─── Stored records

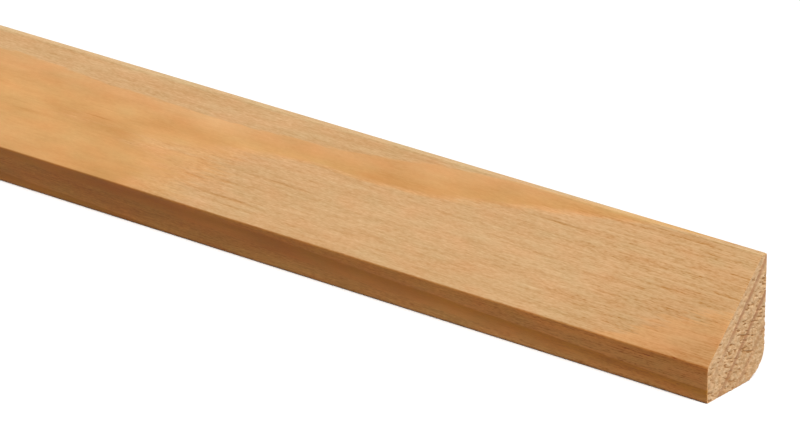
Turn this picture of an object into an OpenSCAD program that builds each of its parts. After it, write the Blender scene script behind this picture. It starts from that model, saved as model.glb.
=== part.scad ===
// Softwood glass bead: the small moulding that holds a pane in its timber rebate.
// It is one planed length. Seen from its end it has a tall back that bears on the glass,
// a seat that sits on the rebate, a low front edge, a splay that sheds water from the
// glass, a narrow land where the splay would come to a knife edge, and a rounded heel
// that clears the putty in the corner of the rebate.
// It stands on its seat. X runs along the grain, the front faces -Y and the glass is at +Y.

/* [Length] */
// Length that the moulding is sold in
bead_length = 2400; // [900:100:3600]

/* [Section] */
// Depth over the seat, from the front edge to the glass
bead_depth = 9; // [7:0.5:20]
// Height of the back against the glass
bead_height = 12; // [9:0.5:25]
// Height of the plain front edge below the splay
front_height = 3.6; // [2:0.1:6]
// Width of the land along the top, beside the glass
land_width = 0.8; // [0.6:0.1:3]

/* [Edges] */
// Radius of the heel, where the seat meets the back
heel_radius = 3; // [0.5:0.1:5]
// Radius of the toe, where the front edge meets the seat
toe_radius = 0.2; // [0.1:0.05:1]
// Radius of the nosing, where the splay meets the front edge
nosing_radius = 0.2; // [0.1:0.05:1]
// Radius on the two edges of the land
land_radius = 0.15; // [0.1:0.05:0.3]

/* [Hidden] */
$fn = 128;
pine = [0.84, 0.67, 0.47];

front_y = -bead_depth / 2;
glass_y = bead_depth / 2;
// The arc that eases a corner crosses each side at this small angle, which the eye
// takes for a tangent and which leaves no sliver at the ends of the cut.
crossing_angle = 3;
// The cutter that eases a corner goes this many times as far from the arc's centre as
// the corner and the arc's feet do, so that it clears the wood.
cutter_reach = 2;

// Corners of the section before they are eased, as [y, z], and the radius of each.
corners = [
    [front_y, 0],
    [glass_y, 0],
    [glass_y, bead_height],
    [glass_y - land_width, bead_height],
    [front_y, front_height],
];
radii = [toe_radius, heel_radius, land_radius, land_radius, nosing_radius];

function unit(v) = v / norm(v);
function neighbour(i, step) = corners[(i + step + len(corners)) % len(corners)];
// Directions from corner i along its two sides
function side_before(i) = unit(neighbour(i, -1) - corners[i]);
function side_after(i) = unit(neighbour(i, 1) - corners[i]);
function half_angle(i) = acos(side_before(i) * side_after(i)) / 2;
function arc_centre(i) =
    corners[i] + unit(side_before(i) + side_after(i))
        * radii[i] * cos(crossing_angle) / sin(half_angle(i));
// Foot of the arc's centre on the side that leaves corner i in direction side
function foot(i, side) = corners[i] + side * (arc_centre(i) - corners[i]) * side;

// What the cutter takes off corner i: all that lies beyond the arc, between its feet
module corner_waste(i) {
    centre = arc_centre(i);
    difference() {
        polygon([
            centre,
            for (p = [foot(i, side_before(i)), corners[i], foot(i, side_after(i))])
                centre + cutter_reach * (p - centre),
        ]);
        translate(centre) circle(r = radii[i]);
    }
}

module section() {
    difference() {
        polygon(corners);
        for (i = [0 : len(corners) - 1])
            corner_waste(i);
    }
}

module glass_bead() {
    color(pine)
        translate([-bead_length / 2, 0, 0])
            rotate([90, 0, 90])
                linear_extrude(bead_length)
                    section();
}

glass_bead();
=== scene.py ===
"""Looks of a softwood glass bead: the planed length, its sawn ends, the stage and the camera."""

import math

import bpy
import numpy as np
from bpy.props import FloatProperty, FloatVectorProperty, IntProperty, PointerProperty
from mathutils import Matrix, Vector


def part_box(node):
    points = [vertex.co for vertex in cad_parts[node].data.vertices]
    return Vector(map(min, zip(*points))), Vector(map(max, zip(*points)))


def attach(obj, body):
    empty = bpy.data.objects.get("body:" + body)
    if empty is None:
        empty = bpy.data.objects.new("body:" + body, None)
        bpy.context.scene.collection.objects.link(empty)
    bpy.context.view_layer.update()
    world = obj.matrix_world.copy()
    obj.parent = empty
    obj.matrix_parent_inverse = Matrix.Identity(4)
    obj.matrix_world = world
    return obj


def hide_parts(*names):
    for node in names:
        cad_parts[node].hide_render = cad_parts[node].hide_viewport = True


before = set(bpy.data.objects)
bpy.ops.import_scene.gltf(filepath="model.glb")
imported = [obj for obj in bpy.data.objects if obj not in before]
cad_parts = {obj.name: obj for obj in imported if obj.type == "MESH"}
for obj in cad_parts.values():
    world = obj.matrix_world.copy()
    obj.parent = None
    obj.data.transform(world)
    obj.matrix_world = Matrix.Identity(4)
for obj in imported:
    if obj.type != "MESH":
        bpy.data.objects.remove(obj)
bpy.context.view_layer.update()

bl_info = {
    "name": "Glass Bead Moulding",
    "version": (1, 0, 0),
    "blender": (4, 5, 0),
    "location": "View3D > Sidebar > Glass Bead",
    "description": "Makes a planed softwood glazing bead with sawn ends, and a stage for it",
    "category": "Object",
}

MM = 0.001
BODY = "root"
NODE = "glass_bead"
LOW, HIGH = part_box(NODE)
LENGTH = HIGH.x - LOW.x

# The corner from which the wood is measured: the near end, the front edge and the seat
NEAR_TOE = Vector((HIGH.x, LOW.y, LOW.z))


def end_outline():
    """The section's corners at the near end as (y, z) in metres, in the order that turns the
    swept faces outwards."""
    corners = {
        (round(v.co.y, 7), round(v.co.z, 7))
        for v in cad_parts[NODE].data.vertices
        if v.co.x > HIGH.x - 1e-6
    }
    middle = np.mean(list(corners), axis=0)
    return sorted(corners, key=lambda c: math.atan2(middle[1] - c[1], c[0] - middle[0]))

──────
─── Stored records

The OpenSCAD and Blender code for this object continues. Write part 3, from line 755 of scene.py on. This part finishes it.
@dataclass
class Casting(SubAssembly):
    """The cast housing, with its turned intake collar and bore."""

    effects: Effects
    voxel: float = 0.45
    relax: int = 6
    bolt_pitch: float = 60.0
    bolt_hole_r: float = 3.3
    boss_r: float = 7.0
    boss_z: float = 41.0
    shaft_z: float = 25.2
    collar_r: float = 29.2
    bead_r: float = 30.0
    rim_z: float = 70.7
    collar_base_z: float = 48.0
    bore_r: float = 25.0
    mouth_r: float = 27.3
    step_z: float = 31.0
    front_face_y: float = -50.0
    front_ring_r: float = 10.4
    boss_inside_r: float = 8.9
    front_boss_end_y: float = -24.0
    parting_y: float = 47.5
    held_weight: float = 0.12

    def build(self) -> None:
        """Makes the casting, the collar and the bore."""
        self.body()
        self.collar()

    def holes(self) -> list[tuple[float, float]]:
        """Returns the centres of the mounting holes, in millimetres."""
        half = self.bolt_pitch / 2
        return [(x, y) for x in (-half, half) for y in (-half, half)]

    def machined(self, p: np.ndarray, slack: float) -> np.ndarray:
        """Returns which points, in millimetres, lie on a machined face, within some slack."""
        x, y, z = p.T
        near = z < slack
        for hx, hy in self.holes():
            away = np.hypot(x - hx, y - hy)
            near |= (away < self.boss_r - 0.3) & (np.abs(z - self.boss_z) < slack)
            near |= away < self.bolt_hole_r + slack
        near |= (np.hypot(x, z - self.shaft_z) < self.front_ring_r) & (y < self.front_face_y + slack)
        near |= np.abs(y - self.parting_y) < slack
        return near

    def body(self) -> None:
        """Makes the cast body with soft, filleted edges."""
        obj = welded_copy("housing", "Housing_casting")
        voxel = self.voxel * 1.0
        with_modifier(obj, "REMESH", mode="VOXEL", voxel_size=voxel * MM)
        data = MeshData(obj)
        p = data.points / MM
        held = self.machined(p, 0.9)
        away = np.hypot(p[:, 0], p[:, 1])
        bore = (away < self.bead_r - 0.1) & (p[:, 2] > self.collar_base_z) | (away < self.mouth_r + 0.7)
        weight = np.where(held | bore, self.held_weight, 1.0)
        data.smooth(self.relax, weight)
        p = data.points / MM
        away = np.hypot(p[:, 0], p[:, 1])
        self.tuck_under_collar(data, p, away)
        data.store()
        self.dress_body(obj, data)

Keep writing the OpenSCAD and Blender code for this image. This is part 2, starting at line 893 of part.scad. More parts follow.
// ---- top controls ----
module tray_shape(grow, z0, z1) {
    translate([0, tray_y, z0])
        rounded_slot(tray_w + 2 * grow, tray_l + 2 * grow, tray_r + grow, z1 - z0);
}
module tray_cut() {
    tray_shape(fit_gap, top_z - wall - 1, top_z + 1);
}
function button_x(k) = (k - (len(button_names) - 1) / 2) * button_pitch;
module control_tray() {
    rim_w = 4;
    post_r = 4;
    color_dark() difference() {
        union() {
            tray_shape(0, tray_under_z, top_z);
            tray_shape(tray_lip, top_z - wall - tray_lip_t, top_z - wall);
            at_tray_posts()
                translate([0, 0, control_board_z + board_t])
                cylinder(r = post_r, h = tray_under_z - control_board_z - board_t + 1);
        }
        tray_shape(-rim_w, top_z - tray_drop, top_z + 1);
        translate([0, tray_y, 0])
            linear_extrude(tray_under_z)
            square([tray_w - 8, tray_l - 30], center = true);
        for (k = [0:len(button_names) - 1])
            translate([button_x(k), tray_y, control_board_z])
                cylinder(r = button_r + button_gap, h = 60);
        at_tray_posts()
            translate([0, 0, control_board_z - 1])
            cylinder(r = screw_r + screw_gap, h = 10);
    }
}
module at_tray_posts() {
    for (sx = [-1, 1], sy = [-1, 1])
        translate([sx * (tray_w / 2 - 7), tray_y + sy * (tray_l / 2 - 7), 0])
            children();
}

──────
─── Stored records

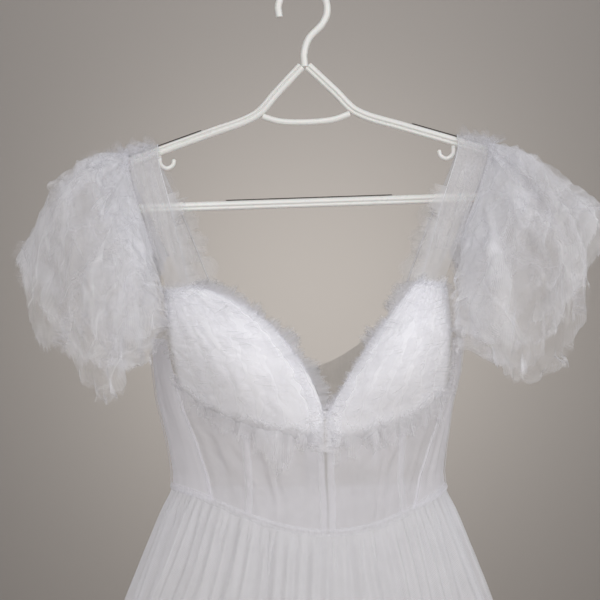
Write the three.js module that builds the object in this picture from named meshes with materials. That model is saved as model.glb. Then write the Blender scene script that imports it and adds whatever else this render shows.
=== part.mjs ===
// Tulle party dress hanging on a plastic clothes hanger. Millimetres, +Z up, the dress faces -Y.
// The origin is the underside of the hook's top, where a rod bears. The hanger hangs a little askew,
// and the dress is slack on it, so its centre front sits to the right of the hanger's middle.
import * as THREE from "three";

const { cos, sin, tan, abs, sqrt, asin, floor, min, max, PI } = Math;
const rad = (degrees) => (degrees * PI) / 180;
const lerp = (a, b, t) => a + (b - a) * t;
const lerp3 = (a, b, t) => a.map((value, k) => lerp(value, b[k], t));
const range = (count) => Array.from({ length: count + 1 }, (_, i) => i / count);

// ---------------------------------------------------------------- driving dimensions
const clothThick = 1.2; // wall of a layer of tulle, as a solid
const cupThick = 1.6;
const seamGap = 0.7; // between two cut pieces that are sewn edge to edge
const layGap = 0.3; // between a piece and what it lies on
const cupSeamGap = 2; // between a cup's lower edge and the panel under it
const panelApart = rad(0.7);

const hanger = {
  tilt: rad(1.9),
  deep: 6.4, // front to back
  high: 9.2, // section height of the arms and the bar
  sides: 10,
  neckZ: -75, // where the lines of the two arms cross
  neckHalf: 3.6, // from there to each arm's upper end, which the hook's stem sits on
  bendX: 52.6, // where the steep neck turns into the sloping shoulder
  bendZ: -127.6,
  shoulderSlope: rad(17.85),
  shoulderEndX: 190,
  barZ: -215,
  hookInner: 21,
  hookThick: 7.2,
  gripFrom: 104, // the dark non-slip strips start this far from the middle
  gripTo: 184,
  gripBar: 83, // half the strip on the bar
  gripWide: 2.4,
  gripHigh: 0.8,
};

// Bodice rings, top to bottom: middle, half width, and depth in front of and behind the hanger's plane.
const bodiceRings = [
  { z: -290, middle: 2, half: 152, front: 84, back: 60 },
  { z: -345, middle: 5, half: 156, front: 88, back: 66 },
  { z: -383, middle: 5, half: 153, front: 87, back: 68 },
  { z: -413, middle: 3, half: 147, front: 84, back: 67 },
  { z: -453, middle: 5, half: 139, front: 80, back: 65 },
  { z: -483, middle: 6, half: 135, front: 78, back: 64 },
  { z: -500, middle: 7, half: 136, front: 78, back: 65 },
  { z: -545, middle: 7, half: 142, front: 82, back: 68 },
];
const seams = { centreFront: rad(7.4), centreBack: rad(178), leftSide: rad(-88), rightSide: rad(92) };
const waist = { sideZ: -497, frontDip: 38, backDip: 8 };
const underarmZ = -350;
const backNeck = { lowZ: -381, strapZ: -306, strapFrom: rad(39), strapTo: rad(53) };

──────

_Exercise aim_. Above are the entries. Output exactly the lines beginning with the line that has "Turn this picture" and ending with the line that has "land_width = 0.8; // [0.6:0.1:3]".

_Answer for the task_.
Turn this picture of an object into an OpenSCAD program that builds each of its parts. After it, write the Blender scene script behind this picture. It starts from that model, saved as model.glb.
=== part.scad ===
// Softwood glass bead: the small moulding that holds a pane in its timber rebate.
// It is one planed length. Seen from its end it has a tall back that bears on the glass,
// a seat that sits on the rebate, a low front edge, a splay that sheds water from the
// glass, a narrow land where the splay would come to a knife edge, and a rounded heel
// that clears the putty in the corner of the rebate.
// It stands on its seat. X runs along the grain, the front faces -Y and the glass is at +Y.

/* [Length] */
// Length that the moulding is sold in
bead_length = 2400; // [900:100:3600]

/* [Section] */
// Depth over the seat, from the front edge to the glass
bead_depth = 9; // [7:0.5:20]
// Height of the back against the glass
bead_height = 12; // [9:0.5:25]
// Height of the plain front edge below the splay
front_height = 3.6; // [2:0.1:6]
// Width of the land along the top, beside the glass
land_width = 0.8; // [0.6:0.1:3]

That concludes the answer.